Laurent Denize et Jan Viebing, d’ODDO BHF, suggèrent que les obligations seront privilégiées aux actions dans les mois à venir en raison de rendements réels plus élevés, mais ils soulignent la volatilité et l’incertitude persistantes sur les marchés de capitaux. « Pour que la fête continue, les attentes de baisse des taux d’intérêt qui ont alimenté le rebond des marchés doivent se concrétiser », déclarent-ils. « La question n’est pas tant de savoir si les taux d’intérêt vont baisser, mais quand et dans quelle mesure. »
Dette publique insoutenable
En particulier pour les investisseurs à revenu fixe, la question est de savoir si la tendance à la baisse des rendements qui s’est amorcée à la fin de l’année dernière va se poursuivre ou s’arrêter. « Les taux d’intérêt sont encore si élevés, selon les normes historiques, que la dette publique est insoutenable », expliquent Denize et Viebing à leurs clients.
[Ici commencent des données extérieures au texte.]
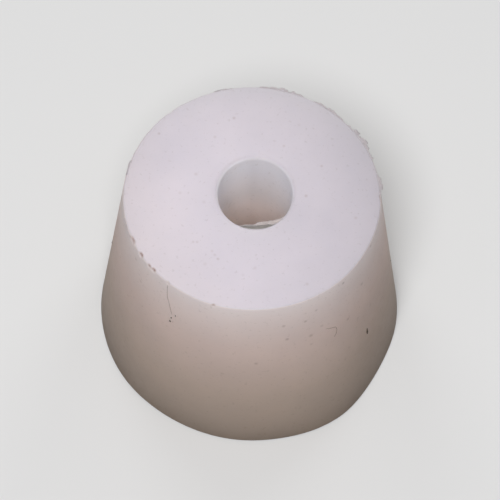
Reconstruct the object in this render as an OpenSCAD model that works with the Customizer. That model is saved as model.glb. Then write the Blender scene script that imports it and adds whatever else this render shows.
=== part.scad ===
// One-hole laboratory stopper: a tapered plug moulded in one piece.
// It stands on its wide end, with the origin at the centre of that end.
// The axis of the taper and of the hole is +Z.

/* [Taper] */
// Diameter across the wide end, before its edge is rounded
wide_d = 41; // [34:0.5:60]
// Diameter across the narrow end, before its edge is rounded
narrow_d = 33; // [20:0.5:40]
// Height between the two flat ends
height = 30; // [15:0.5:60]

/* [Hole] */
// Diameter of the hole that runs the whole length of the axis
bore_d = 10; // [3:0.25:24]
// Radius that rounds the hole into each flat end
mouth_r = 0.4; // [0.1:0.05:2]

/* [Edges] */
// Radius round the rim of the wide end
wide_edge_r = 0.3; // [0.1:0.05:4]
// Radius round the rim of the narrow end
narrow_edge_r = 0.25; // [0.1:0.05:3]

/* [Material] */
// Colour of the milky silicone rubber
silicone = "gainsboro"; // [gainsboro, white, tan, dimgray, indianred]

/* [Hidden] */
$fn = 128;

// How far a round laps over its tangent points, so that it leaves no sliver there
lap = 0.0001;

// Corners of the half section, as [distance from the axis, height]
wide_rim = [wide_d / 2, 0];
narrow_rim = [narrow_d / 2, height];
wide_mouth = [bore_d / 2, 0];
narrow_mouth = [bore_d / 2, height];

// Unit vector that points from one place to another
function toward(from, to) = (to - from) / norm(to - from);

// What a round of radius r cuts off the corner p, whose sides run to a and b.
// The round is tangent to both sides, whatever angle they make. The piece runs
// from the round's centre out past the corner, to twice the distance.
module corner_waste(p, a, b, r) {
    side_a = toward(p, a);
    side_b = toward(p, b);
    half_angle = acos(side_a * side_b) / 2;
    inward = toward([0, 0], side_a + side_b) * r / sin(half_angle);
    tangent_a = side_a * r / tan(half_angle) - inward;
    tangent_b = side_b * r / tan(half_angle) - inward;
    translate(p + inward) difference() {
        polygon([[0, 0], 2 * tangent_a, -2 * inward, 2 * tangent_b]);
        circle(r + lap);
    }
}

// Half section of the wall, between the hole and the tapered side
module wall_section() {
    difference() {
        polygon([wide_mouth, wide_rim, narrow_rim, narrow_mouth]);
        corner_waste(wide_mouth, narrow_mouth, wide_rim, mouth_r);
        corner_waste(wide_rim, wide_mouth, narrow_rim, wide_edge_r);
        corner_waste(narrow_rim, wide_rim, narrow_mouth, narrow_edge_r);
        corner_waste(narrow_mouth, narrow_rim, wide_mouth, mouth_r);
    }
}

// The whole stopper, the section turned once round the axis
module stopper() {
    color(silicone) rotate_extrude() wall_section();
}

stopper();
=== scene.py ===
"""A milky silicone rubber stopper with one hole, standing on its wide end on a pale studio floor.

The skin is one closed lathe grid that replaces the CAD solid. Its sizes are those of part.scad, but
for a softer round at the hole's narrow mouth. What is irregular is placed by its azimuth round the
axis, where 0 is +X and -90 faces the camera, and by its height. Lengths are in millimetres until
closed_mesh makes them metres.
"""

import math
import random

import bmesh
import bpy
import numpy as np
from mathutils import Matrix, Vector


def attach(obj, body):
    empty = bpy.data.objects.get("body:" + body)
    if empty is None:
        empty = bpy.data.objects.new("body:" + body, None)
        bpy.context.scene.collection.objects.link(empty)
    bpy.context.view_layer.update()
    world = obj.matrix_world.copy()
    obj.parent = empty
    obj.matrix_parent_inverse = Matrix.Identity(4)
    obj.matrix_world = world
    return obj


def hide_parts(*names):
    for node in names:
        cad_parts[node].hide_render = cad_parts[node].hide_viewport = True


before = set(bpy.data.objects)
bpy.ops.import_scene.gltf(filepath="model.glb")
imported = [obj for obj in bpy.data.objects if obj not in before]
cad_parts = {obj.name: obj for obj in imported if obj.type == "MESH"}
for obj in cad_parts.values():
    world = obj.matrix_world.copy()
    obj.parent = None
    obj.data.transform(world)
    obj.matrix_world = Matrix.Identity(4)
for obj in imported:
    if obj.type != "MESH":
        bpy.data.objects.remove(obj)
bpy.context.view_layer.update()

MM = 0.001

# ---------------------------------------------------------------- the moulded form

HEIGHT = 30.0
WIDE_R = 20.5
NARROW_R = 16.5
BORE_R = 5.0
WIDE_EDGE_R = 0.3
NARROW_EDGE_R = 0.25
WIDE_MOUTH_R = 0.4
NARROW_MOUTH_R = 0.6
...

« Un des arguments en faveur de l’investissement dans les obligations d’État à long terme est qu’elles constituent désormais l’un des rares investissements présentant une convexité sur les échéances longues, c’est-à-dire que la valeur de l’obligation augmente plus rapidement lorsque les taux d’intérêt baissent que lorsqu’ils augmentent, ajoutent-ils. Cela permet d’amortir le risque. Nous pensons également que les obligations d’entreprises continuent d’offrir un profil risque/rendement attractif, tant pour les obligations investment grade que pour le haut rendement. »
« Un écart plus important »
Andres Sanchez Balcazar, de Pictet, identifie une complication supplémentaire. Bien que le cycle des taux d’intérêt soit en train de s’inverser pour la plupart des marchés développés, le rythme auquel les différentes banques centrales sont susceptibles de réduire leurs taux varie. « Ensemble, ces facteurs entraîneront une plus grande dispersion des rendements sur les marchés des obligations d’État, une plus grande volatilité des taux d’intérêt et un cycle de taux d’intérêt plus court, ce qui obligera les investisseurs à adopter une gestion plus tactique des titres à revenu fixe », explique-t-il.